Ironlenny writes: I have several dissembled hard drives. What I am most interested in is the construction of the actuators. Some kind of adhesive is used to bind the magnets to their metal supports which is strong enough to take the platting off of the magnets when I separate them from their supports. I was wondering if any one knew what adhesive was used, or where I could find that information?
Ironlenny writes: Even though the news is a week old, it is worth mentioning that "Pioneer One" has released it's second episode. "Pioneer One" has previously appeared on Slashdot for the projects use of donation driven funding, Creative Commons license, and BitTorrent coupled with an inventive and engaging story.
Ironlenny writes: A friend and I spent the day working on a families network with Qwest Business connection. This family had be notified a week prior by Qwest that they were part of a botnet and as such were no longer allowed access to the network. After talking with customer service, the connection was reinstated, but they continued to receive email notifications. There was also an attempt by a third party to gain account information over the phone during this period (he was calling from an unidentified number). My friend ran several malware removal tools (Spybot Search & Destroy, Ad-Aware, AVG from a rescue disk, and others I don't remember), all scans were clean. He also ran Trend Micro's RUBotted on all the machines from the day they had their connection suspended up to today, and nothing was found. There is no unusual internal network activity. As far as we can tell, none of the machines are infected with anything.
Qwest was still saying that the family is running a bot net. When asked for, Qwest did provided a log of the suspicious activity. There are only three IP addresses in the logs. They all resolve to the same domain in the same German city. It appears that the domain is registered with T-Mobile. What is interesting is when we were checking the modem settings, we found two IP addresses that were unaccounted for (the family was using the modem as a wireless router). I used nmap to probe the suspect addresses. One address was 192.168.0.101 (unusual because it was far larger than the other address on the network), and the other was 220.127.116.11. 18.104.22.168 was listening on port 53 which (in my limited research) appears to be associated with a the ADM Worm. 192.168.0.101 had four ports open: 2869 (UPnP?), 3389 (MS Terminal Service), 4224 (xtell messaging service), and 8292. Port 8292 seemed to be querying several different protocols: SMB, LDAP, DNS, and X11. There was more in nmap's dump for the port, but those were the protocols I could identify off hand. Those two addresses were present and resolvable when only my Ubuntu netbook (which is clean and had never been connected to their network before) was physically connected to the modem and the WiFi radio was off.

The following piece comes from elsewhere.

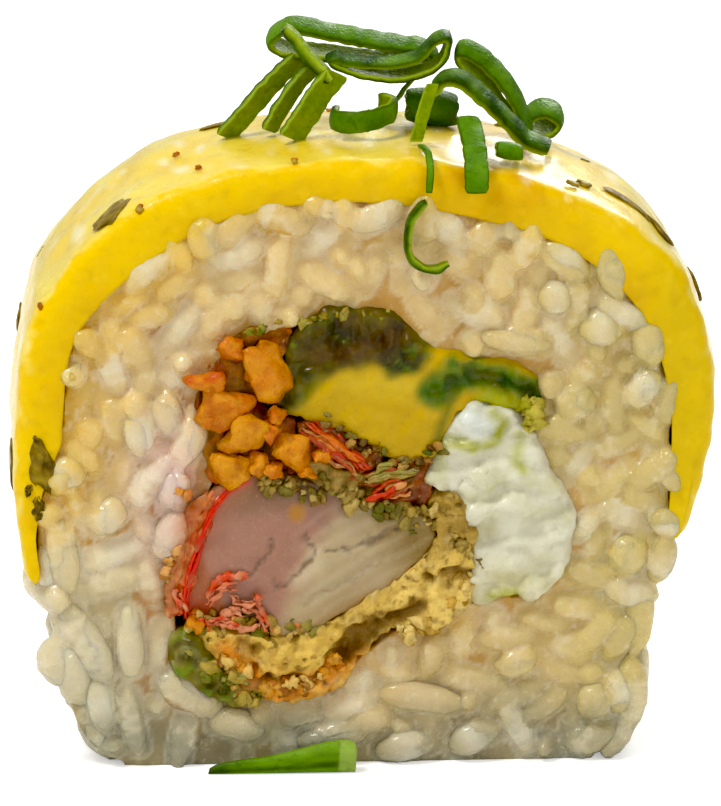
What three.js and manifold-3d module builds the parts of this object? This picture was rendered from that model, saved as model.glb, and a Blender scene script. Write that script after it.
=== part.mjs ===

While I was running the port scans, my friend was talking with Qwest Tech Support. During the course of the conversation, it was mention by Tech Support that they had received numerous complaints about connection issues related to botnets similar to our problem (this from what I overheard and what my friend told me.) I should also mention that we tried three different modems, all different models, and the same two address came up. On one of the modems, we actually had more than the two abnormal addresses, but I didn't run any scans on those. Our final solution was to use the modem in transparent bridge mode, with an IPCop box connecting directly to Qwest's servers.
I have three questions: Is it possible that Qwest's modems have been compromised and are being used to propagate botnets? Were we through enough in our investigation, or did we miss a step which could have led us in another direction? If the modem is compromised, will operating it in transparent bridge mode render the vulnerability moot?